Но тут на платформе появился лоточник с объемистой сумкой-холодильником.
– Мороженое! Кому мороженое! – прокричал он и остановился перед нами.
Я достала деньги и купила два сливочных стаканчика: себе и Тоне.
Мороженое Тоня ела с удовольствием, облизывая языком даже упавшие на пальцы молочные капли.
Наконец подошла электричка, и мы с Тоней сели в вагон. В полупустом вагоне мы выбрали уединенную скамью в конце, и моя спутница, будто ее прорвало, начала торопливо рассказывать свою историю. Слушая ее, я одновременно разглядывала других пассажиров. Перед нами их сидело всего несколько, зато в другой части вагона – группа парней и девушек, заняв два смежных купе. Они дурачились, смеялись, сталкивали друг друга со скамеек.

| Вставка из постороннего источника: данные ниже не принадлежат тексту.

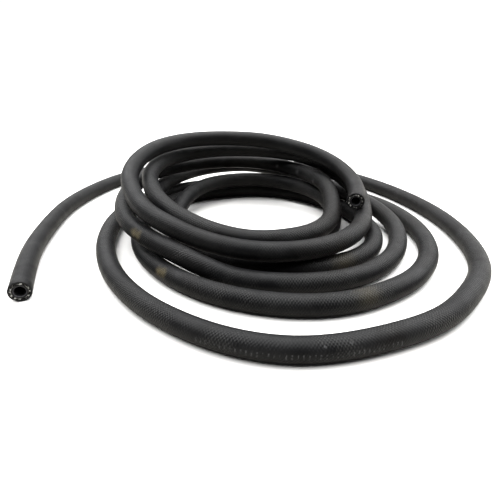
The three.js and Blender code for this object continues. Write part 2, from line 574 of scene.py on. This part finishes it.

# Black rubber of the outer cover: its colours, its imprint and how it is worn, with a painted glint
# lightening its raised threads
coverFinish = {
    "deep": (0.0048, 0.0049, 0.0053, 1),
    "warm": (0.0062, 0.0055, 0.0052, 1),
    "worn": (0.0095, 0.0096, 0.0101, 1),
    # the dust colour, also painted on the raised threads as a glint
    "dustAndGlint": (0.032, 0.032, 0.031, 1),
    "tan": (0.13, 0.108, 0.062, 1),
    "pale": (0.12, 0.12, 0.125, 1),
    "warmNoise": (9, 2, 0.5),
    "warmRange": (0.4, 0.65),
    "cloudNoise": (38, 4, 0.6),
    "wornRange": (0.35, 0.7),
    "speckNoise": (900, 2, 0.5),
    "dustClouds": (0.5, 0.8),
    "dustSpecks": (0.5, 0.75),
    "dustStrength": 0.4,
    "specular": 0.1,
    "glossNoise": (110, 4, 0.6),
    "roughness": (0.3, 0.7, 0.36, 0.47),
    "strands": 17.0,  # threads round the hose
    "threadsPerMetre": 620.0,
    "cross": 0.8,  # how far the second set of threads shows
    "patchNoise": (26, 3, 0.6),  # where the imprint is deep and where it is faint
    "patchRange": (0.36, 0.58, 0.25, 1.0),
    "grows": (0.3, 0.6, 0.55, 1.0),  # metres along the hose, and the imprint's strength there
    "fades": (4.1, 4.35, 1.0, 0.4),
    "raisedRange": (0.4, 0.85),
    "threadDustAndGlint": 0.6,  # dust on the raised threads, and a painted glint there
    "threadGloss": 0.1,
    "wavyNoise": (60, 2, 0.5),
    "wavy": (0.35, 0.0006),  # strength and depth of the relief, as in the next two
    "imprint": (1.0, 0.0003),
    "grain": (0.3, 0.00005),
    "grainNoise": (2600, 2, 0.6),
}

# Marks that the hose has picked up, and two faint painted warm highlights: place, size and how
# strong
tanMarksAndHighlightTints = (
    ((-0.0922, -0.0492, 0.0233), 0.0052, 0.6),
    ((-0.0886, -0.0525, 0.0226), 0.005, 0.5),
    ((-0.0826, -0.081, 0.0098), 0.0048, 0.55),
    ((-0.0797, -0.084, 0.0094), 0.0046, 0.5),
    # The next two are no marks but painted warm highlights on the upper sides of two front turns
    ((0.0286, -0.1109, 0.0098), 0.014, 0.15),
    ((0.0178, -0.151, 0.0109), 0.012, 0.15),
)
paleMarks = (
    ((0.0604, 0.0193, 0.0322), 0.0034, 0.35),
    ((0.0514, 0.0429, 0.033), 0.0028, 0.35),
    ((0.0632, -0.0051, 0.0301), 0.0028, 0.3),
    ((-0.0135, -0.1807, 0.0111), 0.0012, 0.25),
    ((-0.0258, -0.1786, 0.0108), 0.001, 0.35),
)

# A faint row of plain ticks, low on the outer turn's front
tickRow = {
    "from": 3.79,  # metres along the hose
    "to": 3.885,
    "perMetre": 420.0,
    "width": 0.3,  # of the way from one tick to the next
    "halfHeight": 0.034,  # turns round the hose
    "lookFrom": (-0.05, -0.26, 0.012),
    "strength": 0.4,
    "wornNoise": (700, 3, 0.7),
    "wornRange": (0.42, 0.6),
}


def aroundTowards(distance, point):
    # Where round the hose, in turns, its skin faces that point
    place, tangent, across, sideways = frames[round(distance / ringStep)]
    way = Vector(point) - place
    return (math.atan2(way.dot(sideways), way.dot(across)) / (2 * math.pi)) % 1


def tickMask(tree, along, around):
    centre = aroundTowards((tickRow["from"] + tickRow["to"]) / 2, tickRow["lookFrom"])
    started = mathNode(tree, "GREATER_THAN", along, tickRow["from"])
    ended = mathNode(tree, "LESS_THAN", along, tickRow["to"])
    beat = mathNode(tree, "FRACT", times(tree, along, tickRow["perMetre"]))
    bar = mathNode(tree, "LESS_THAN", beat, tickRow["width"])
    off = mathNode(tree, "ABSOLUTE", mathNode(tree, "SUBTRACT", around, centre))
    band = mathNode(tree, "LESS_THAN", off, tickRow["halfHeight"])
    return times(tree, times(tree, times(tree, started, ended), bar), band)


def coverColour(tree, place, along, around, raised):
    # From the bare rubber upwards: its own shades, dust and a painted glint on the raised threads,
    # more dust, marks with two painted highlight tints among them, and ticks
    finish = coverFinish
    warm = rangeNode(tree, noiseNode(tree, place, *finish["warmNoise"]), *finish["warmRange"])
    colour = mixColour(tree, warm, finish["deep"], finish["warm"])
    cloudy = noiseNode(tree, place, *finish["cloudNoise"])
    colour = mixColour(tree, rangeNode(tree, cloudy, *finish["wornRange"]), colour, finish["worn"])
    # The raised threads get lighter: rubbed dust and a painted glint
    threadDustAndGlintMask = times(tree, raised, finish["threadDustAndGlint"])
    colour = mixColour(tree, threadDustAndGlintMask, colour, finish["dustAndGlint"])
    dusty = rangeNode(tree, cloudy, *finish["dustClouds"])
    speckled = noiseNode(tree, place, *finish["speckNoise"])
    dusty = times(tree, dusty, rangeNode(tree, speckled, *finish["dustSpecks"]))
    colour = mixColour(tree, times(tree, dusty, finish["dustStrength"]), colour, finish["dustAndGlint"])
    for marks, tint in ((tanMarksAndHighlightTints, finish["tan"]), (paleMarks, finish["pale"])):
        for spot, size, strength in marks:
            mask = groupNode(tree, rubMarkAndHighlightSpot, Vector=place, Place=spot, Size=size)
            colour = mixColour(tree, times(tree, mask, strength), colour, tint)
    worn = rangeNode(tree, noiseNode(tree, place, *tickRow["wornNoise"]), *tickRow["wornRange"])
    ticks = times(tree, tickMask(tree, along, around), worn)
    return mixColour(tree, times(tree, ticks, tickRow["strength"]), colour, finish["pale"])


def makeCoverRubber():
    finish = coverFinish
    material, tree, shader = newMaterial("coverRubber", finish["specular"])
    place = objectPlace(tree)
    along, around = uvParts(tree)

    weave = groupNode(
        tree,
        clothImprint,
        Vector=place,
        Along=along,
        Around=around,
        Strands=finish["strands"],
        PerMetre=finish["threadsPerMetre"],
        Cross=finish["cross"],
    )
    patchy = rangeNode(tree, noiseNode(tree, place, *finish["patchNoise"]), *finish["patchRange"])
    begins = rangeNode(tree, along, *finish["grows"])
    ends = rangeNode(tree, along, *finish["fades"])
    pressed = times(tree, weave, times(tree, patchy, times(tree, begins, ends)))
    raised = rangeNode(tree, pressed, *finish["raisedRange"])
    colour = coverColour(tree, place, along, around, raised)
    tree.links.new(colour, shader.inputs["Base Color"])

    rough = rangeNode(tree, noiseNode(tree, place, *finish["glossNoise"]), *finish["roughness"])
    rough = mathNode(tree, "SUBTRACT", rough, times(tree, raised, finish["threadGloss"]))
    tree.links.new(rough, shader.inputs["Roughness"])

    normal = bumpNode(tree, noiseNode(tree, place, *finish["wavyNoise"]), *finish["wavy"])
    normal = bumpNode(tree, pressed, *finish["imprint"], normal)
    normal = bumpNode(tree, noiseNode(tree, place, *finish["grainNoise"]), *finish["grain"], normal)
    tree.links.new(normal, shader.inputs["Normal"])
    return material


# The sawn faces of the rubber: matt, a little greyer, with a torn grain
cutFinish = {
    "specular": 0.35,
    "roughness": 0.8,
    "noise": (1500, 4, 0.65),
    "range": (0.35, 0.7),
    "grain": (0.7, 0.00018),
    "coverCut": ((0.004, 0.004, 0.0045, 1), (0.014, 0.014, 0.015, 1)),  # dark and light
    "linerCut": ((0.005, 0.005, 0.006, 1), (0.02, 0.02, 0.021, 1)),
    "linerEdge": ((0.03, 0.03, 0.034, 1), (0.1, 0.1, 0.11, 1)),  # round the mouth of the bore
}

# Smooth rubber of the bore
linerFinish = {
    "dark": (0.01, 0.01, 0.011, 1),
    "light": (0.02, 0.02, 0.022, 1),
    "specular": 0.4,
    "noise": (260, 3, 0.5),
    "range": (0.3, 0.7),
    "roughness": (0.3, 0.7, 0.42, 0.6),
    "grain": (0.2, 0.0002),
}

# Off-white yarn, rubbed dark in places by the rubber round it. Each use has a dark and a light
# colour, and the range of blotches that lets the light one through.
yarnFinish = {
    "specular": 0.15,
    "roughness": 0.9,
    "blotchNoise": (700, 2, 0.5),
    "fibreNoise": (5200, 3, 0.6),
    "fibreRange": (0.25, 0.75, 0.55, 1.0),
    "fibre": (0.6, 0.00008),
    "braidYarn": ((0.05, 0.048, 0.042, 1), (0.4, 0.385, 0.34, 1), (0.4, 0.6)),
    "braidCut": ((0.005, 0.005, 0.005, 1), (0.1, 0.097, 0.09, 1), (0.5, 0.7)),
    "yarnTuft": ((0.02, 0.02, 0.018, 1), (0.72, 0.72, 0.68, 1), (0.42, 0.56)),
}


def makeCutRubber(name):
    finish = cutFinish
    material, tree, shader = newMaterial(name, finish["specular"], finish["roughness"])
    grain = noiseNode(tree, objectPlace(tree), *finish["noise"])
    colour = mixColour(tree, rangeNode(tree, grain, *finish["range"]), *finish[name])
    tree.links.new(colour, shader.inputs["Base Color"])
    tree.links.new(bumpNode(tree, grain, *finish["grain"]), shader.inputs["Normal"])
    return material


def makeLinerRubber():
    finish = linerFinish
    material, tree, shader = newMaterial("linerRubber", finish["specular"])
    grain = noiseNode(tree, objectPlace(tree), *finish["noise"])
    shade = rangeNode(tree, grain, *finish["range"])
    colour = mixColour(tree, shade, finish["dark"], finish["light"])
    tree.links.new(colour, shader.inputs["Base Color"])
    tree.links.new(rangeNode(tree, grain, *finish["roughness"]), shader.inputs["Roughness"])
    tree.links.new(bumpNode(tree, grain, *finish["grain"]), shader.inputs["Normal"])
    return material


def makeYarn(name):
    finish = yarnFinish
    dark, light, blotches = finish[name]
    material, tree, shader = newMaterial(name, finish["specular"], finish["roughness"])
    place = objectPlace(tree)
    blotch = noiseNode(tree, place, *finish["blotchNoise"])
    fibre = noiseNode(tree, place, *finish["fibreNoise"])
    shade = rangeNode(tree, fibre, *finish["fibreRange"])
    shade = times(tree, shade, rangeNode(tree, blotch, *blotches))
    tree.links.new(mixColour(tree, shade, dark, light), shader.inputs["Base Color"])
    tree.links.new(bumpNode(tree, fibre, *finish["fibre"]), shader.inputs["Normal"])
    return material


coverRubber = makeCoverRubber()
coverCut = makeCutRubber("coverCut")
linerRubber = makeLinerRubber()
linerCut = makeCutRubber("linerCut")
linerEdge = makeCutRubber("linerEdge")
braidYarn = makeYarn("braidYarn")
braidCut = makeYarn("braidCut")
yarnTuft = makeYarn("yarnTuft")
for piece, node, finishes in (
    (outerCover, "outer_cover", (coverRubber, coverCut, coverCut)),
    (textileBraid, "textile_braid", (braidYarn, braidCut, yarnTuft)),
    (innerTube, "inner_tube", (linerRubber, linerCut, linerEdge)),
):
    for finish in finishes:
        piece.data.materials.append(finish)
    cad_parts[node].data.materials[0] = finishes[0]
print("looks: rubber, yarn and cut faces made")

# A pale floor without edges in the picture, under soft studio light
studio = {
    "floorSize": 12.0,
    "floorColour": (0.83, 0.825, 0.81, 1),
    "floorBounce": (0.45, 0.435, 0.4, 1),  # what it throws back up at the hose
    "floorSpecular": 0.1,
    "floorRoughness": 0.9,
    "overhead": 8.2,  # strength of the wide light above
    "overheadAngle": 84.0,  # degrees, how wide it looks from the floor
    "overheadFrom": (-0.12, 0.27, 1),  # above, a little behind and to the left
    "side": 3.2,  # strength of the second light, from the right
    "sideAngle": 62.0,
    "sideFrom": (0.86, 0.02, 0.75),
    "behind": (0.358, 0.934, 0),  # the way that the brighter walls stand
    "surround": (-0.4, 0.8, 0.05, 1.05),  # strength of the walls, from in front to behind
    "surroundSeen": 1.05,  # and where the camera sees them
}


def makeFloor():
    mesh = bmesh.new()
    bmesh.ops.create_grid(mesh, x_segments=2, y_segments=2, size=studio["floorSize"] / 2)
    floor = finishMesh("studio_floor", mesh)
    material, tree, shader = newMaterial(
        "studioFloor",
        studio["floorSpecular"],
        studio["floorRoughness"],
    )
    seen = tree.nodes.new("ShaderNodeLightPath").outputs["Is Camera Ray"]
    colour = mixColour(tree, seen, studio["floorBounce"], studio["floorColour"])
    tree.links.new(colour, shader.inputs["Base Color"])
    floor.data.materials.append(material)


def makeLight(name):
    data = bpy.data.lights.new(name, "SUN")
    data.energy = studio[name]
    data.angle = math.radians(studio[name + "Angle"])
    light = bpy.data.objects.new(name, data)
    light.rotation_euler = Vector(studio[name + "From"]).to_track_quat("Z", "Y").to_euler()
    scene.collection.objects.link(light)


def makeSurround():
    # White walls: bright where they are looked at, softer as a light
    world = bpy.data.worlds.new("surround")
    world.use_nodes = True
    scene.world = world
    tree = world.node_tree
    walls = tree.nodes["Background"]
    walls.inputs["Color"].default_value = (1, 1, 1, 1)
    facing = tree.nodes.new("ShaderNodeVectorMath")
    facing.operation = "DOT_PRODUCT"
    facing.inputs[1].default_value = studio["behind"]
    direction = tree.nodes.new("ShaderNodeTexCoord").outputs["Generated"]
    tree.links.new(direction, facing.inputs[0])
    soft = rangeNode(tree, facing.outputs["Value"], *studio["surround"])
    seen = tree.nodes.new("ShaderNodeLightPath").outputs["Is Camera Ray"]
    strength = mathNode(tree, "MAXIMUM", soft, times(tree, seen, studio["surroundSeen"]))
    tree.links.new(strength, walls.inputs["Strength"])


makeFloor()
makeLight("overhead")
makeLight("side")
makeSurround()
scene.view_settings.view_transform = "Standard"
scene.view_settings.look = "None"
print("studio: floor, light and surround made")
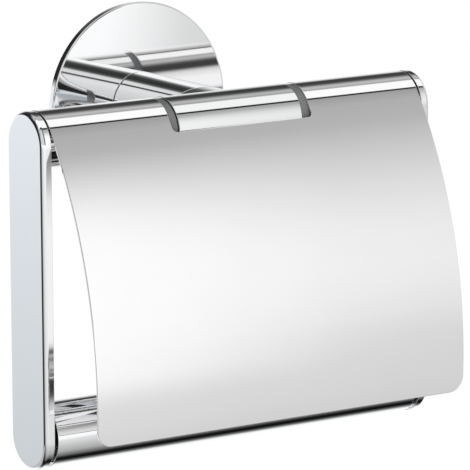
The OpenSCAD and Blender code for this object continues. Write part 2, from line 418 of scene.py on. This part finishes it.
add_tube("hinge_sleeve", wall=SLEEVE_WALL, fillet=0.2 * MM, body="frame", material=CHROME_SLEEVE)
add_tube("hinge_tube", wall=TUBE_WALL, fillet=0.15 * MM, body="frame", material=CHROME)
add_tube("spindle_tube", wall=TUBE_WALL, fillet=0.25 * MM, body="spindle", material=CHROME)


def dome(point, normal):
    """Bends a point of the rosette's flat front back towards the wall, more as the radius grows."""
    share = max(0.0, min(1.0, (POCKET_FLOOR - point.x) / (POCKET_FLOOR - ROSETTE_FRONT)))
    back = point.y ** 2 / (2 * DOME_R) * share
    tilt = math.asin(point.y / DOME_R) * max(0.0, -normal.x)
    c, s = math.cos(tilt), math.sin(tilt)
    turned = Vector((normal.x * c + normal.y * s, normal.y * c - normal.x * s))
    return Vector((point.x + back, point.y)), turned


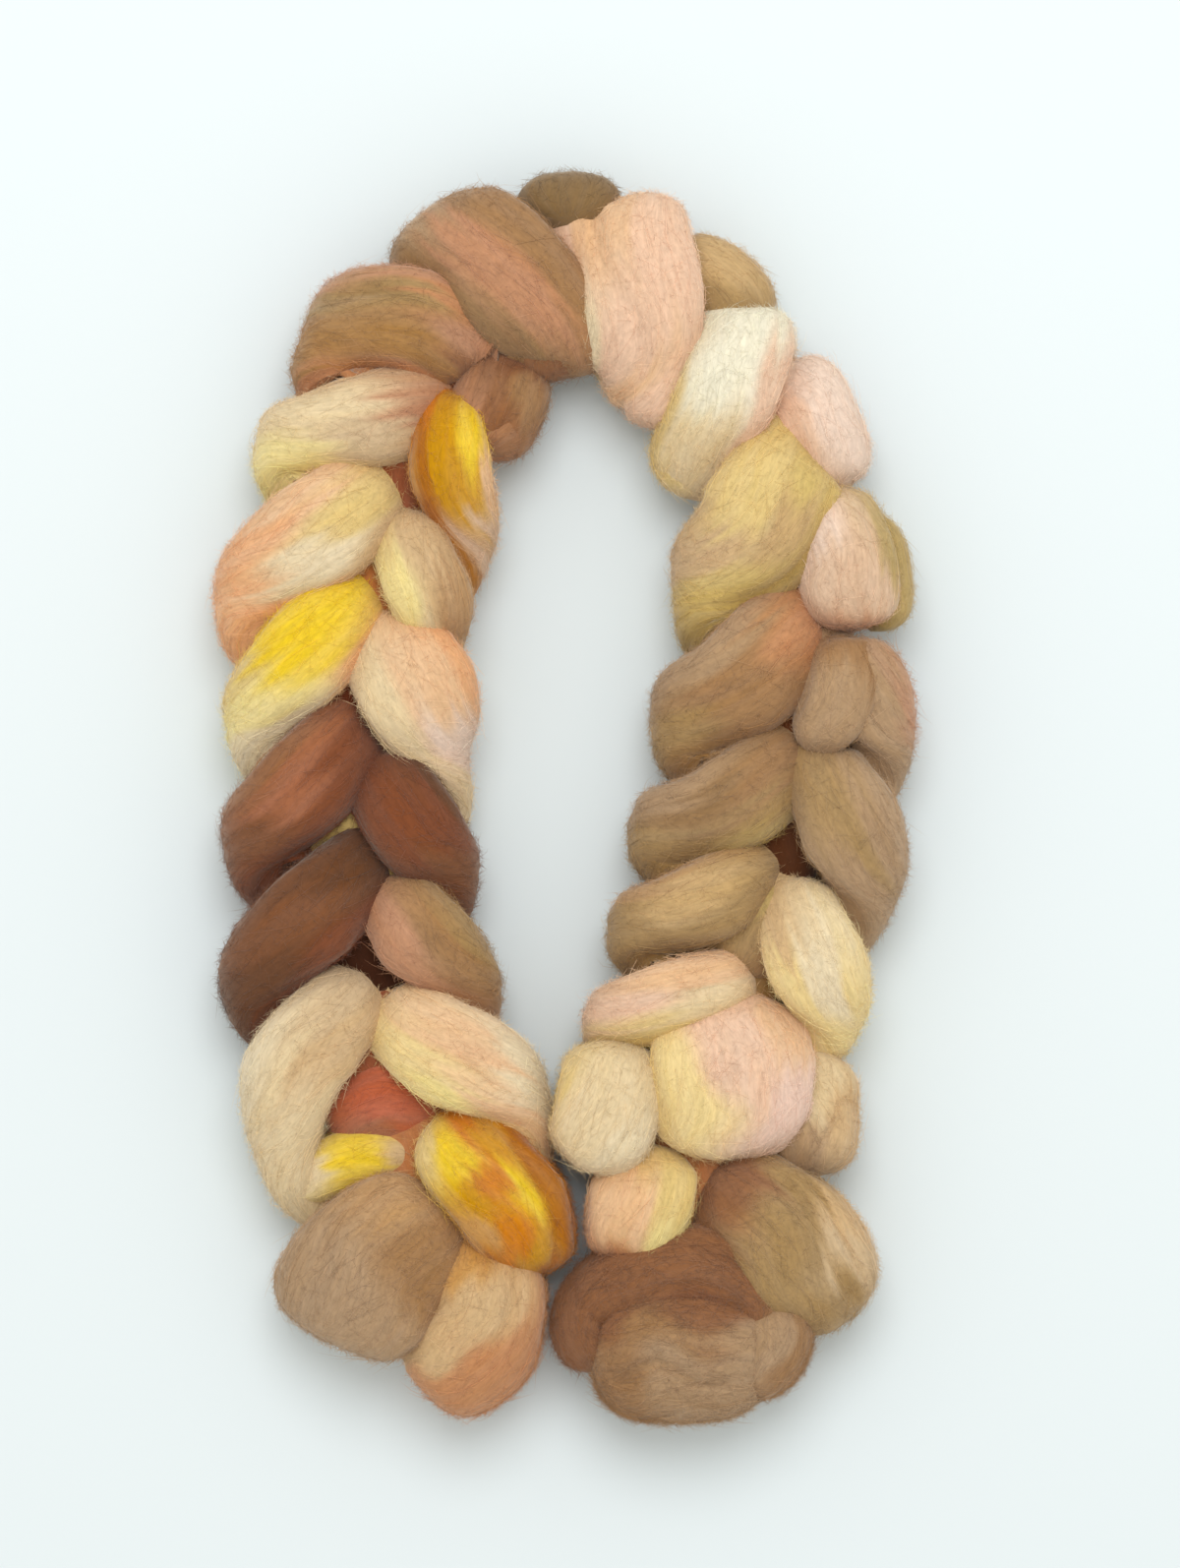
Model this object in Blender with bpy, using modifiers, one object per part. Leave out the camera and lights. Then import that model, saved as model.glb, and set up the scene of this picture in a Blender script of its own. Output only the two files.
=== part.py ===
# Braid of dyed wool roving, laid on a table in a tall U with both ends together at the bottom.
# One long length of combed top is chained on itself, so each visible fold is the same soft strand
# coming out of the middle of the braid, fattening over the top and wrapping round the edge.
# Metres, +Z up; the braid lies on z = 0 with the arch of the U towards +Y.

import math

import bmesh
import bpy
import numpy as np

MM = 0.001

# driving sizes, in millimetres
MID_HEIGHT = 23.0          # middle plane of the braid above the table, once it has settled
EDGE_REACH = 33.0          # from the braid's spine to the middle of a strand at its edge
CROWN_REACH = 13.0         # from the middle plane to the middle of a strand on top
CORE_WIDTH = 42.0          # the strand hidden inside the braid
CORE_THICKNESS = 20.0
TAPER = {"wrap": 4.0, "over": 5.0, "copy": 3.6, "none": 3.6}   # how bluntly a fold's ends close
CORE_TAPER = 12.0
GATHER = 0.2               # share of its width that a wrapping strand loses as it rounds the edge
GATHER_LENGTH = 0.3        # over this share of half its length
HEAD_BACK = 0.27           # a wrapping strand turns down this share of the way from its tip to its crown
HEAD_HEIGHT = 33.0         # from this height
ROOT_OUT = 0.05            # to its root, this share of the same way past the tip
ROOT_HEIGHT = 11.0
ROOT_HEIGHT_BELOW = 30.0   # the strand's other end, which comes up from the underside
OVER_RETURN = 0.35         # how far a fold over the arch turns back under, as a share of its half
LEAN_DEPTH = 15.0          # folds that lie on top face away from a line this far below the middle
LEAST_AWAY = 0.0001        # keeps outward pointing up where a strand lies on the middle line itself
SIDE_SQUARENESS = 0.9      # 1 is an ellipse across the strand; less is fuller at the corners

# meshing
SPINE_STATIONS = 600       # steps along the spine
CORE_INSET = 20            # of those, left off each end of the core
STATIONS = 120             # steps along a fold
RINGS = 40                 # mesh rings along a fold
SIDES = 32                 # mesh sides around a fold
VOXEL_SIZE = 0.0027
SMOOTH_STEPS = 1
TRIANGLE_BUDGET = 10800
SMALLEST_EDGE = 0.0002
ON_TABLE = 0.000001

# wool
WOOL_COLOUR = (0.62, 0.43, 0.27, 1.0)
WOOL_ROUGHNESS = 0.95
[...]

Вначале я слушала Тоню невнимательно: мое внимание привлек один из парней – похожий на Есенина плечистый блондин. Держа в руках гитару, он неумело перебирал струны. В его исполнении звучали попеременно всего два аккорда, но претензий к нему ни у кого не было – видимо, виртуозов в этой группе не нашлось. И чем больше я разглядывала «Есенина», тем острее понимала, какая возрастная пропасть разделяет нас. Я вглядывалась в лицо следующего за моим поколения, остро сожалея, что я уже не должна засматриваться на таких молоденьких…
Звуки гитары и приглушенная речь Тони чередовались в моей голове, но в какой-то момент я забыла о «Есенине», проникаясь сочувствием к истории Тони. А дело было вот в чем. К двум годам Тонечки выяснилось, что у нее тяжелое генетическое заболевание гормональной природы – прогерия, которое вызывает ускоренное старение. Так что врачи посоветовали мамаше отдать девочку в специнтернат, уверяя, что она все равно долго не проживет. Мать, и без того уделявшая дочке мало внимания, согласилась избавиться от обузы, а отец был Тоне неизвестен. Сдав девочку в интернат, мамаша заключила контракт и уехала на Север, работать поварихой. Там, за полярным кругом, усугубились имевшиеся у нее проблемы с алкоголем: на Севере пили много. Это и погубило женщину. Мать Тони умерла, так и не дожив до желанных северных льгот, а девочке в тот год исполнилось девять лет. К счастью, вышла на пенсию бабушка Тони и забрала внучку из приютского учреждения, оформила опекунство. Хотя пожилой возраст заявительницы вызывал у органов опеки раздумья, чаша весов склонилась в ее пользу. Бабушка жила в отдельной квартире, предоставленной ей за безупречную работу техником в ЖЭКе. Потому была вправе и внучку прописать к себе для постоянного проживания.
Тоня стала ходить в городскую школу, училась без особого блеска, однако со школьной программой справлялась. Выглядела она гадким утенком – и надежды стать в будущем прекрасным лебедем у нее не было. Ее необычная внешность (а Тоня уже и в те годы выглядела старше своих ровесников) мешала ее сближению с одноклассниками. Но поскольку Тонин характер укрепился в интернатных баталиях с раннего детства, открыто задевать ее одноклассники не смели, но и в свои игры новенькую не звали.